The Reserve Bank of India MPC has clearly prioritised growth even as the risks to inflation have been adequately addressed.
By Upasna Bhardwaj
While the MPC’s decision to keep rates and policy/ liquidity stance unchanged doesn’t come as a surprise, the statement does aim at addressing the key concerns and questions which had been weighing on the market sentiments. The MPC has clearly prioritised growth even as the risks to inflation have been adequately addressed. The assurance of policy support for growth was much needed in the current environment when uncertainties are increasing amidst the proliferation of covid infections and the consequent lockdown restrictions in key states’ which contribute nearly 30% to overall GDP. Any failure to break the infection chain poses a significant risk to broad-based growth and macro stability.
Going ahead we, for now, retain our GDP growth estimate for FY22 at 10.5%, with risks equally balanced depending on the pace of the vaccination drive.

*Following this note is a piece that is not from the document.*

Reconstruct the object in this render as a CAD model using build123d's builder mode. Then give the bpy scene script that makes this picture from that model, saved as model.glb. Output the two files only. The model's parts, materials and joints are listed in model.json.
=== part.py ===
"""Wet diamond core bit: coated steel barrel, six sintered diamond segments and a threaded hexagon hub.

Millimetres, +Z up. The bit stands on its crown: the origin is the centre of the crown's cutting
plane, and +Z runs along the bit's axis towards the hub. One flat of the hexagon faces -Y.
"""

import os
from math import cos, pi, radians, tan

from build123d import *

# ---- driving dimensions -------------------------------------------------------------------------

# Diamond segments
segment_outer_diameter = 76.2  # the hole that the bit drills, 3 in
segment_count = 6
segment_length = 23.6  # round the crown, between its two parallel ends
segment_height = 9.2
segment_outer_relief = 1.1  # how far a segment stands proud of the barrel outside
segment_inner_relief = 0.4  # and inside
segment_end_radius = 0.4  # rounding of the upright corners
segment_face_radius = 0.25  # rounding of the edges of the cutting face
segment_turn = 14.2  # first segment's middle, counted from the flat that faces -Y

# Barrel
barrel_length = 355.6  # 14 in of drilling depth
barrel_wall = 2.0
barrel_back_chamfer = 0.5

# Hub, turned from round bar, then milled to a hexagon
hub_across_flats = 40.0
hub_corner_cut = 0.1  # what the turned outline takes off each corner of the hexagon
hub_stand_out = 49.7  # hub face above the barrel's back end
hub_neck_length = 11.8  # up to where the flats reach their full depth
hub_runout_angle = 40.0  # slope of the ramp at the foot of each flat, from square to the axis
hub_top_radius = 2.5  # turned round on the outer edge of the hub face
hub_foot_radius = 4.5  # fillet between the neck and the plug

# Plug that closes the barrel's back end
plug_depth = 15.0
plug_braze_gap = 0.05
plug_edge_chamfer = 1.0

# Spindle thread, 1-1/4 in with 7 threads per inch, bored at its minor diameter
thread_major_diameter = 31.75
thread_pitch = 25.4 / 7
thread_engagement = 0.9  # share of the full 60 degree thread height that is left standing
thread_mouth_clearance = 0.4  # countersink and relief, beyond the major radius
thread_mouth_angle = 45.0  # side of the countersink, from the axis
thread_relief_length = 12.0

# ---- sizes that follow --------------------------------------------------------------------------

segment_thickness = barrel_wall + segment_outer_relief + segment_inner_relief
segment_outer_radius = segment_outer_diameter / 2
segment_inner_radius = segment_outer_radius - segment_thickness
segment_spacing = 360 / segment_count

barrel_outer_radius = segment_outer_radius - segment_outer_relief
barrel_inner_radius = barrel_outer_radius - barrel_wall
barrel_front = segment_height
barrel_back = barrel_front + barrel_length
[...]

Given the uncertainties, the MPC has dropped the time-based guidance and instead focused on growth revival on a sustainable basis keeping in mind the objective of inflation signalling that any actions going ahead will be contingent on data.
The recent uncertainty and the consequent risks to growth from the re-introduction of restrictions in certain regions is expected to keep policy normalization (which was earlier expected to begin around August by bringing the overnight rates within the corridor followed by a hike in reverse repo rate) at bay for now.

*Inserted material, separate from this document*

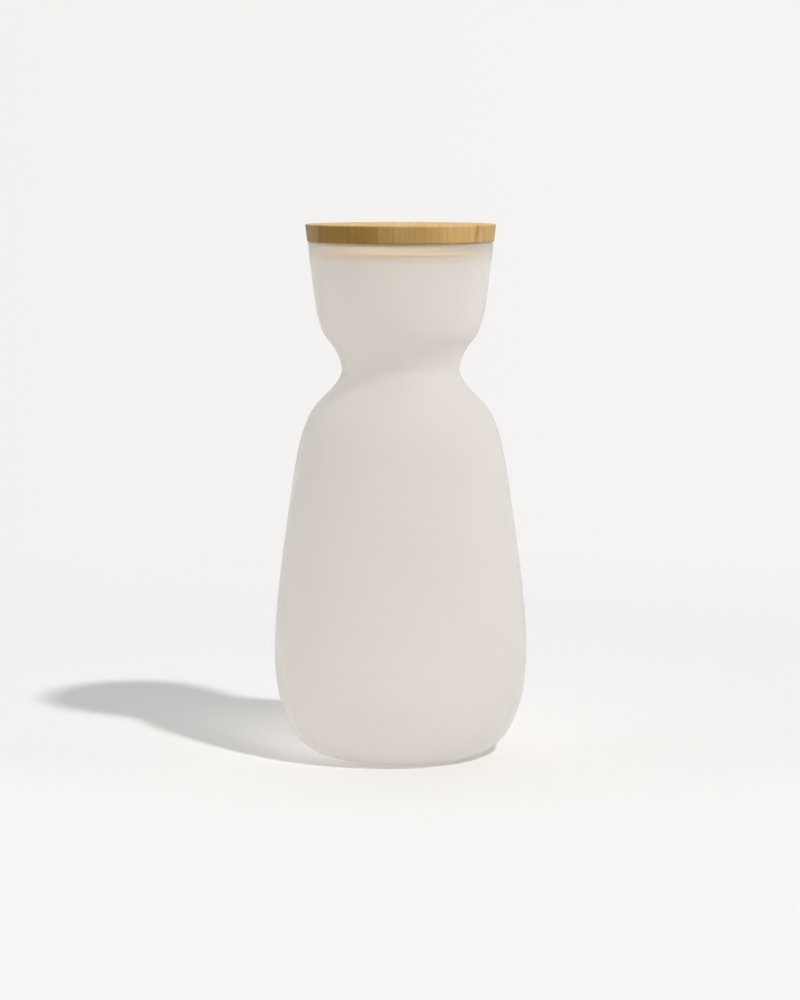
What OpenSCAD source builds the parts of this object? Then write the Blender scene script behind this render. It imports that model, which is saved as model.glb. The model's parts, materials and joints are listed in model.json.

The decision to conduct VRRR auctions (Variable rate reverse repo) of longer maturity should put pressure on the shorter end of the curve but is not expected to shift the overnight rates beyond the reverse repo rate of 3.35% probably through CY2021. On the far end of the curve, the surprise decision by the RBI to announce an OMO calendar of Rs 1 lakh crore in 1QFY22 under the G-sec acquisition programme is a big positive for Gsecs given that 1Q net supply (net of RBI) will now be ~Rs 1.4 lakh crore as against GoI’s announced calendar amount of Rs 2.4 lakh crore. 10-yr yield may now be in the 6-6.20% range (below 6% may not sustain given the adverse global conditions) in 1QFY22.
While the near term policy support has been provided for, the inflation risks too remain quite real which may restrict sustainability of aggressive policy support beyond the near term. Further, the rising global yields may provide a floor to the domestic yields.
(Upasna Bhardwaj is Senior Economist at Kotak Mahindra Bank. Views expressed are the author’s own.)